W Polsce 2050 utwardza się podział na zwolenników konfrontacji z Donaldem Tuskiem i tych, którzy woleliby spokojnej współpracy w ramach koalicji. Proporcje układają się prawie pół na pół. Do przełomu może dojść na początku przyszłego roku, gdy partia będzie wybierać nowego szefa. — Będziemy wybierać syndyka masy upadłościowej — przyznaje z rozbrajającą szczerością jeden z członków władz ugrupowania Szymona Hołowni.
Seria „trzęsień ziemi”
Właściwie każdego dnia w Polsce 2050 dochodzi do małego trzęsienia ziemi. Zaczęło się od sobotniej deklaracji Szymona Hołowni, który ogłosił, że rezygnuje z funkcji marszałka Sejmu i nie będzie ubiegał się o fotel szefa partii w nadchodzących wyborach wewnętrznych.

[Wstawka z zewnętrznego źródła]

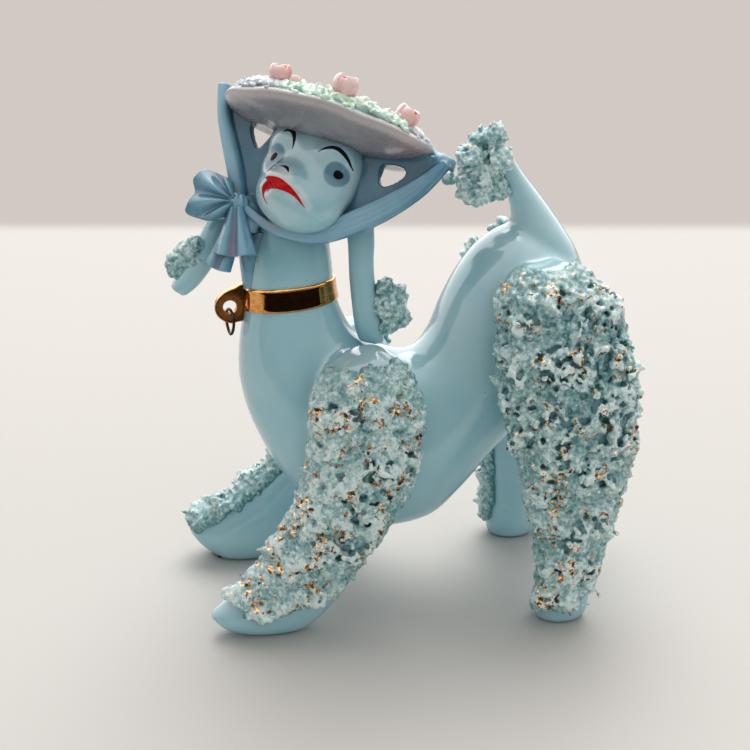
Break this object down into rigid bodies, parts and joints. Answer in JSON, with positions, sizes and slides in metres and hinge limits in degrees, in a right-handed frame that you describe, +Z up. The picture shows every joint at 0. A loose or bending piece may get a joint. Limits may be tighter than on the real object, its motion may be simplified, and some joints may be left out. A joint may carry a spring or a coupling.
{
  "type": "poodle figurine",
  "caption": "Glazed ceramic poodle with stretched forelegs and raised haunches, in a flowered sun hat tied by a bow, with crumbled clay fur trims, a gilt collar and a loose wire link.",
  "frame": {"origin": "on the table, under the middle of the figurine's box and of its four feet", "axes": "+Z up; the dog faces -X; its left side is -Y"},
  "size_m": [0.1093, 0.0657, 0.1315],
  "materials": {
    "glaze": "glossy pale aqua glaze over porcelain",
    "scarf_glaze": "glossy darker blue airbrushed glaze",
    "hat_glaze": "satin grey lilac glaze, pinkish at the rim",
    "rose_clay": "thin pink glaze on hand-formed petals",
    "leaf_clay": "mint green glaze on crumbled clay",
    "blossom_clay": "pale blue and lilac glaze on crumbled clay",
    "fur_clay": "aqua glaze over rough crumbled clay with gold flecks",
    "gold_lustre": "fired gold lustre over glaze, mirror bright",
    "dark_wire": "darkened brass jewellery wire"
  },
  "bodies": {
    "figurine": {"torso": "glaze", "head": "glaze", "left_foreleg": "glaze", "right_foreleg": "glaze", "left_hind_leg": "glaze", "right_hind_leg": "glaze", "tail": "glaze", "left_ear": "glaze", "right_ear": "glaze", "hat": "hat_glaze", "hat_ribbon": "scarf_glaze", "scarf_right": "scarf_glaze", "scarf_left": "scarf_glaze", "bow_knot": "scarf_glaze", "bow_loop": "scarf_glaze", "bow_tail": "scarf_glaze", "bow_tail_rear": "scarf_glaze", "ribbon_end": "scarf_glaze", "rose_right": "rose_clay", "rose_middle": "rose_clay", "rose_left": "rose_clay", "rose_bud": "rose_clay", "hat_leaves": "leaf_clay", "blossoms_right": "blossom_clay", "blossoms_left": "blossom_clay", "collar": "gold_lustre", "leash_lug": "gold_lustre", "left_foreleg_fur": "fur_clay", "right_foreleg_fur": "fur_clay", "left_hind_leg_fur": "fur_clay", "right_hind_leg_fur": "fur_clay", "left_ear_tuft": "fur_clay", "right_ear_tuft": "fur_clay", "tail_tuft": "fur_clay"},
    "ring": {"chain_ring": "dark_wire"}
  },
  "joints": [
    {"name": "ring_swing", "type": "hinge", "parent": "figurine", "child": "ring", "pos_m": [-0.0397, 0, 0.07345], "axis": [0, 1, 0], "range_deg": [-16, 165]}
  ]
}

Jak ujawniliśmy w Onecie, Hołownia walczy o stanowisko Wysokiego Komisarza Organizacji Narodów Zjednoczonych ds. uchodźców. Jeśli mu się nie uda, do końca kadencji pozostanie wicemarszałkiem Sejmu, jeżeli oczywiście rekomendacja jego ugrupowania zostanie uszanowana przez sejmową większość.
W poniedziałek klub parlamentarny Polski 2050 rekomendował minister funduszy i polityki regionalnej Katarzynę Pełczyńską-Nałęcz na wicepremiera, a we wtorek Rada Krajowa partii potwierdziła ten wybór.